それに、詳しいことは言えませんが、今期の酒で自分的に納得がいかないところがあったので、その弱点みたいなものは徹底的に改善したいと思っていて、それを考えるいい時間にもなりました。
実は、僕は下戸なのに、飲みつづけられるような日本酒が好きなんです。よく下戸だと一杯で満足するような酒が好きでしょ? と言われるのですが、香りがプンプンで甘い酒は苦手です(笑)香りは控えめでさらっとした酒がつくりたいんです。そういう酒質をしっかりつくるためには、ここまで細かく考えるのかってくらい、神経を使ってつくらなければなりません。
来期は今まで以上に神経を使ってつくる予定なので、澤の花はもっといける酒になるんじゃないかと自分では秘かに思っているんですが(笑)
長野の地酒でいいじゃん、て思う。
コロナ禍の影響で今後、生活様式が変わって日本酒に求められるものも変わってくるのかもしれませんが、僕は変わらず地酒蔵としてやっていくつもりです。世の中の変化に合わせた酒をつくるつもりもありません。
どんな世の中になっても周囲の目を気にしたり、都会でウケるために過剰に酒をアピールしたりせずに、そこはもう長野の地酒でいいじゃん、て思う。

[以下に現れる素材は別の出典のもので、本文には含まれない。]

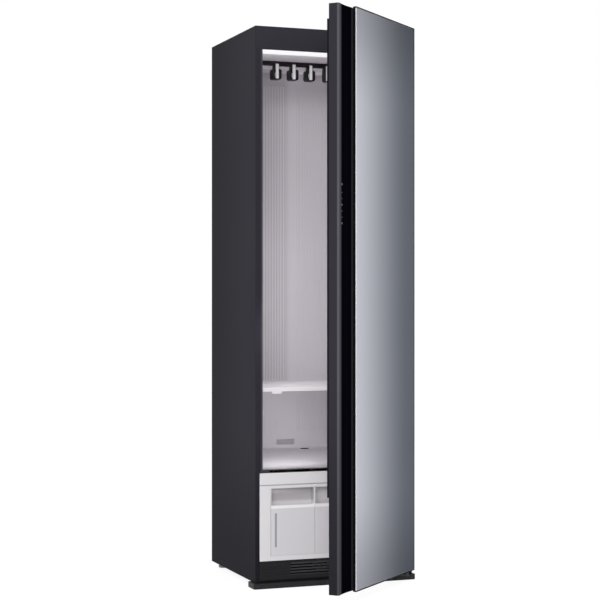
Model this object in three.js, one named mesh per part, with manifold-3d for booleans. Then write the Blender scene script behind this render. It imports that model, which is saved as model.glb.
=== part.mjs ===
// A steam cabinet that freshens clothes: a steel case with a light plastic chamber, a hanger bar
// that shakes, two water tanks and a filter below, a small heat pump behind them, and a mirror door.
// Millimetres, +Z up. The front faces -Y, x = 0 is the middle of the case, z = 0 is the floor,
// and y = 0 is the front plane of the case. The door stands ajar on its hinge on the right.
import * as THREE from "three";
import { mergeVertices } from "three/addons/utils/BufferGeometryUtils.js";
import Module from "manifold-3d";

const wasm = await Module();
wasm.setup();

// General: the gap between pieces that touch, the gap round a turning shaft, and how far a
// cutting shape runs past what it cuts
const fit = 0.3;
const runningFit = 0.1;
const overrun = 8;

// Case of folded steel sheet
const caseWidth = 590;
const caseDepth = 510;
const caseBottom = 20;
const caseTop = 1942;
const sheet = 1;
const sideReturn = 20;
const fasciaHeight = 80;
const fasciaThickness = 1.5;

// Base plate, pan and levelling feet
const plateOverhang = 9;
const plateForward = 12;
const plateDepth = 64;
const plateCornerRadius = 8;
const panHeight = 24;
const panWall = 1.5;
const footRadius = 18;
const footHeight = 8;
const footStemRadius = 5;
const footStemRise = 14;
const footInset = 35;

// Chamber: walls of the light tub and what is moulded on them
const sideWall = 26.5;
const openingBottom = 410;
const rearSpace = 50;
const linerWall = 2.5;
const floorRise = 27;
const coveRadius = 12;
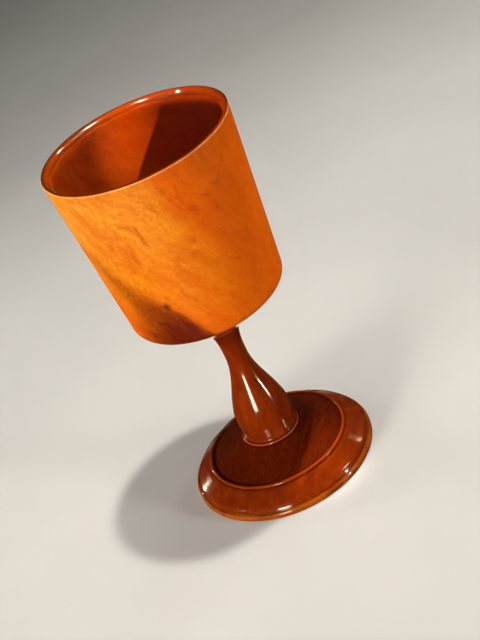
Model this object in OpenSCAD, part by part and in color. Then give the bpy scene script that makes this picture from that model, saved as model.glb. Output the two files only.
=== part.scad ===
// Turned wooden communion chalice
// Three lathe-turned pieces, bowl, stem and foot, joined by glued round tenons.
// Millimetres. The origin is the centre of the circle the foot stands on, +Z is up.

/* [Bowl] */
// Height of the whole chalice, floor to lip
height = 180; // [172:0.5:190]
// Outer diameter at the lip
lip_d = 85; // [81:0.2:88]
// Outer diameter at the bottom of the wall
waist_d = 72.6; // [70:0.1:77]
// Height above the floor where the bowl meets the stem
bowl_z = 80.3; // [78:0.1:82]
// Slope of the conical underside, in degrees
under_slope = 33.5; // [31:0.5:35]
// Thickness of the wall
wall = 3.2; // [2.6:0.1:4]
// Thickness of the bottom at its centre
bottom = 12; // [11:0.5:14]
// Radius of the curve between inner wall and inner floor
hollow_r = 14; // [12:0.5:16]
// Radius of the lower corner outside
corner_r = 4.5; // [3:0.1:5]

/* [Lip] */
// Radius of the outer edge of the lip
lip_round = 0.7; // [0.4:0.05:0.8]
// Height of the rounded bevel inside the lip
bevel_h = 2.9; // [2:0.1:4]
// Width of the ledge where the bevel meets the inner wall
ledge = 0.3; // [0.1:0.05:0.4]

/* [Stem] */
// Diameter of the bulb
bulb_d = 27.2; // [26.2:0.1:28]
// Height of the widest part of the bulb
bulb_z = 28; // [26:0.2:31]
// Diameter of the neck
neck_d = 10.7; // [10.6:0.1:12]
// Height of the neck
neck_z = 64; // [60:0.5:66]
// Diameter where the stem flares out under the bowl
flare_d = 16; // [14:0.1:18]
// Diameter of the thin flange that sits on the foot
flange_d = 28.5; // [28:0.1:29.4]
// Thickness of the flange
flange_t = 1.1; // [0.9:0.1:1.4]
// Diameter of the waist between flange and bulb
cove_d = 25.4; // [24:0.1:26]

/* [Foot] */
// Diameter of the plinth rim, the widest part of the foot
foot_d = 89; // [86:0.2:92]
// Height of the seat for the stem's flange
foot_h = 18.9; // [18:0.1:20]
// Height of the groove above the plinth rim
groove_z = 3.2; // [3:0.1:3.6]
// Radius of the rounded shoulder above the groove
shoulder_r = 4; // [3.4:0.1:4.6]
// Slope of the skirt between shoulder and bead, in degrees
skirt_slope = 35; // [33:0.5:36]
// Diameter of the circle the bead stands on
bead_d = 67.2; // [65:0.2:69]
// Radius of the bead
bead_r = 0.85; // [0.6:0.05:1]
// Dip of the inner dome below a straight cone
dome_dip = 0.4; // [0:0.1:0.8]

/* [Underside] */
// Diameter of the shallow recess turned in the underside
recess_d = 68; // [60:1:72]
// Depth of the recess
recess_h = 2.6; // [1.5:0.1:3]

/* [Tenons] */
// Diameter of the stem's upper tenon
top_tenon_d = 10; // [8:0.2:10.6]
// Length of the upper tenon
top_tenon_l = 8.4; // [6:0.2:8.8]
// Diameter of the stem's lower tenon
foot_tenon_d = 14; // [12:0.2:18]
// Length of the lower tenon
foot_tenon_l = 11.4; // [8:0.2:11.6]
// Gap for glue around each tenon
glue = 0.05; // [0.05:0.01:0.1]
// Space for spare glue past the end of each tenon
glue_end = 0.6; // [0.4:0.1:1]

/* [Hidden] */
$fn = 180;
light_wood = [0.80, 0.44, 0.14];
dark_wood = [0.46, 0.19, 0.06];

// Smooth S from 0 to 1
function ease(t) = (1 - cos(180 * t)) / 2;
function mix(a, b, t) = a + (b - a) * t;
// n + 1 points of an arc of radius r about [x, z]
function arc(x, z, r, a0, a1, n) =
    [for (i = [0:n]) let (a = mix(a0, a1, i / n)) [x + r * cos(a), z + r * sin(a)]];

// Bowl: a straight flared wall; the lower corner's arc touches the conical underside and the wall
under_x = flare_d / 2 + 0.6;
corner_x = waist_d / 2 - corner_r;
corner_z = bowl_z + (corner_x - under_x) * tan(under_slope) + corner_r / cos(under_slope);
wall_a = atan((lip_d - waist_d) / 2 / (height - corner_z));
function outer_x(z) = mix(waist_d, lip_d, (z - corner_z) / (height - corner_z)) / 2;
// Inside: a corner arc runs into a shallow round floor centred on the axis
hollow_a = 60;
hollow_x = waist_d / 2 - wall - hollow_r;
round_r = hollow_x / cos(hollow_a) + hollow_r;
floor_z = bowl_z + bottom;
hollow_z = floor_z + round_r * (1 - sin(hollow_a)) + hollow_r * sin(hollow_a);
function inner_x(z) = mix(waist_d, lip_d, (z - hollow_z) / (height - hollow_z)) / 2 - wall;
crest_x = lip_d / 2 - lip_round - 0.25;
bevel_z = height - bevel_h;
bevel_w = crest_x - inner_x(bevel_z) - ledge;

// Stem
edge_r = flange_t / 2;
flange_z = foot_h + flange_t;
cove_r = (flange_d - flange_t - cove_d) / 2;
cove_z = flange_z + cove_r;
top_cove = 0.8;             // small cove right under the bowl
function neck_x(z) = mix(neck_d, flare_d, pow((z - neck_z) / (bowl_z - neck_z), 3)) / 2;
tenon_lead = 0.5;           // chamfer on the end of a tenon

// Foot
plinth_edge = 0.5;
plinth_top = 1.4;           // radius of the plinth rim's upper edge
plinth_a = 50;              // how far that edge turns before the groove
groove_r = 0.45;
shoulder_x = foot_d / 2 - 1.25 - shoulder_r;
shoulder_z = groove_z - 0.9;
skirt_a = 90 - skirt_slope;
skirt_x = shoulder_x + shoulder_r * cos(skirt_a);
skirt_z = shoulder_z + shoulder_r * sin(skirt_a);
function skirt(x) = skirt_z + (skirt_x - x) * tan(skirt_slope);
bead_x = bead_d / 2;
bead_z = skirt(bead_x + bead_r) + 0.45;
dome_x = bead_x - bead_r * 0.98;
seat_x = flange_d / 2 - 0.7;

module turned(points) {
    rotate_extrude()
        polygon(points);
}

module bowl() {
    socket_x = top_tenon_d / 2 + glue;
    socket_z = bowl_z + top_tenon_l + glue_end;
    color(light_wood)
        turned(concat(
            [[socket_x, bowl_z], [under_x, bowl_z]],
            arc(corner_x, corner_z, corner_r, under_slope - 90, -wall_a, 6),
            [[outer_x(height - lip_round), height - lip_round]],
            arc(lip_d / 2 - lip_round, height - lip_round, lip_round, 15, 90, 5),
            [for (a = [90:-15:0]) [crest_x - bevel_w * cos(a), bevel_z + bevel_h * sin(a)]],
            [[inner_x(bevel_z), bevel_z], [inner_x(hollow_z), hollow_z]],
            arc(hollow_x, hollow_z, hollow_r, -8, -hollow_a, 6),
            arc(0, floor_z + round_r, round_r, -hollow_a - 3, -90, 9),
            [[0, socket_z], [socket_x, socket_z]]
        ));
}

module stem() {
    foot_end = foot_h - foot_tenon_l;
    top_end = bowl_z + top_tenon_l;
    cove_top = bowl_z - top_cove;
    color(dark_wood)
        turned(concat(
            [[0, foot_end], [foot_tenon_d / 2 - tenon_lead, foot_end]],
            [[foot_tenon_d / 2, foot_end + tenon_lead], [foot_tenon_d / 2, foot_h]],
            arc(flange_d / 2 - edge_r, foot_h + edge_r, edge_r, -90, 90, 8),
            arc(cove_d / 2 + cove_r, cove_z, cove_r, 262, 180, 6),
            [for (i = [1:8]) let (t = i / 8) [mix(cove_d, bulb_d, ease(t)) / 2, mix(cove_z, bulb_z, t)]],
            [for (i = [1:18]) let (t = i / 18) [mix(bulb_d, neck_d, ease(t)) / 2, mix(bulb_z, neck_z, t)]],
            [for (i = [1:12]) let (z = mix(neck_z, cove_top, i / 12)) [neck_x(z), z]],
            arc(neck_x(cove_top) + top_cove, cove_top, top_cove, 160, 90, 4),
            [[top_tenon_d / 2, bowl_z], [top_tenon_d / 2, top_end - tenon_lead]],
            [[top_tenon_d / 2 - tenon_lead, top_end], [0, top_end]]
        ));
}

module foot() {
    socket_x = foot_tenon_d / 2 + glue;
    socket_z = foot_h - foot_tenon_l - glue_end;
    start_a = asin((groove_z + groove_r * 0.8 - shoulder_z) / shoulder_r);
    color(dark_wood)
        turned(concat(
            [[0, recess_h], [recess_d / 2 - recess_h, recess_h], [recess_d / 2, 0]],
            arc(foot_d / 2 - plinth_edge, plinth_edge, plinth_edge, -90, 0, 5),
            arc(foot_d / 2 - plinth_top, groove_z - groove_r - plinth_top * sin(plinth_a), plinth_top, 0, plinth_a, 5),
            arc(foot_d / 2 - 1.1, groove_z, groove_r, -50, -230, 8),
            arc(shoulder_x, shoulder_z, shoulder_r, start_a, skirt_a, 8),
            [[bead_x + bead_r + 0.2, skirt(bead_x + bead_r + 0.2)]],
            arc(bead_x, bead_z, bead_r, -40, 180, 14),
            [for (i = [0:10]) let (t = i / 10)
                [mix(dome_x, seat_x + 0.5, t), mix(bead_z - 0.15, foot_h - 0.3, t) - dome_dip * sin(180 * t)]],
            [[seat_x, foot_h], [socket_x, foot_h], [socket_x, socket_z], [0, socket_z]]
        ));
}

bowl();
stem();
foot();
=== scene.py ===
"""Looks for the turned wooden communion chalice: bowl, stem and foot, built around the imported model."""
import math

import bmesh
import bpy
from mathutils import Matrix, Vector


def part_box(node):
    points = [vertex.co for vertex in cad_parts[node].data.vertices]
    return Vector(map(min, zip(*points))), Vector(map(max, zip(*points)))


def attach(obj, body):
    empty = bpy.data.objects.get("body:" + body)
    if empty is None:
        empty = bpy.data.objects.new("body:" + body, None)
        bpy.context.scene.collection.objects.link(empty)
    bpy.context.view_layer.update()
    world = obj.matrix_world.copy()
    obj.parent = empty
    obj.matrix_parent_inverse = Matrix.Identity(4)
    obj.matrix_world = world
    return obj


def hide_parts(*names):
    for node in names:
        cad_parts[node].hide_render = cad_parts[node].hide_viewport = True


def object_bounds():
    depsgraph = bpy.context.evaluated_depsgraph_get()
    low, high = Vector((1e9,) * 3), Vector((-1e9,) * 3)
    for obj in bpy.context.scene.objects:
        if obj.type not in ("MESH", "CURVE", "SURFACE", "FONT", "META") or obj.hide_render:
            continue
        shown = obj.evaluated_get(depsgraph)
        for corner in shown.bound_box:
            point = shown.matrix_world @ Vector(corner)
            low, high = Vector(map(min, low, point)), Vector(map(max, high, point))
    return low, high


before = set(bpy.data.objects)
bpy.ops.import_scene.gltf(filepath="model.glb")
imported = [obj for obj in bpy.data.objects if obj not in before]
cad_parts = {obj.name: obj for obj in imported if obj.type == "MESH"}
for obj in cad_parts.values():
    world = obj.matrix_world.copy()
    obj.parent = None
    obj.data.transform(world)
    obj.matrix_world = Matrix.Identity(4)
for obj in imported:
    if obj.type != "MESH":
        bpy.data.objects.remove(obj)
cad_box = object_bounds()

MM = 0.001
TURNS = 320                        # vertices round the lathe axis
SHARP = math.radians(32)           # edges that turn more than this stay sharp
LIGHT = (1.0, 0.90, 0.66)          # colour of the lamps, a little warm
WORLD_LEVEL = 0.02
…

30代後半のことですが、酒の売り方や見せ方を自分でも考えすぎてすごい疲れてたときがありました。人と話すのが嫌になっちゃったくらい(笑)ちょうど、同世代の蔵元が自ら前に出て酒を世間にアピールする人が増えて、焦りもあったからなのですが、自分はなんのために誰のために酒をつくっているのかわからなくなってしまったんです。
でも結局、自分がつくりたいのは、代々うちで受け継いできた澤の花という長野の地酒でした。若手がよくやる新しい銘柄を立ち上げるのも否定はしませんが、自分がやるのはなんか嘘くさいから、地酒としてやっていくためにあえて昔の銘柄を引き継ぎました。うちの蔵がなぜここにあって酒をつくってきたのかというところを、いちばん大切にしたいんです。
近い将来、父親から代を受け継ぐことになりますが、地酒蔵であるという信念は変えないつもりです。代替わりをしたら酒づくりだけではなく、社長業もしなくてはならないので、杜氏も兼任するかは悩みどころですが…。
今の従業員が本当にすごいのである程度は任せつつ、自分らしい酒はいつまで経ってもつくっていたい。白が好きだったらもっといい白がないか探しつづけるように、自分が思い描いている最上級の酒のもう一歩先を、想像できるくらい酒づくりの精度も上げていきたいと思っています。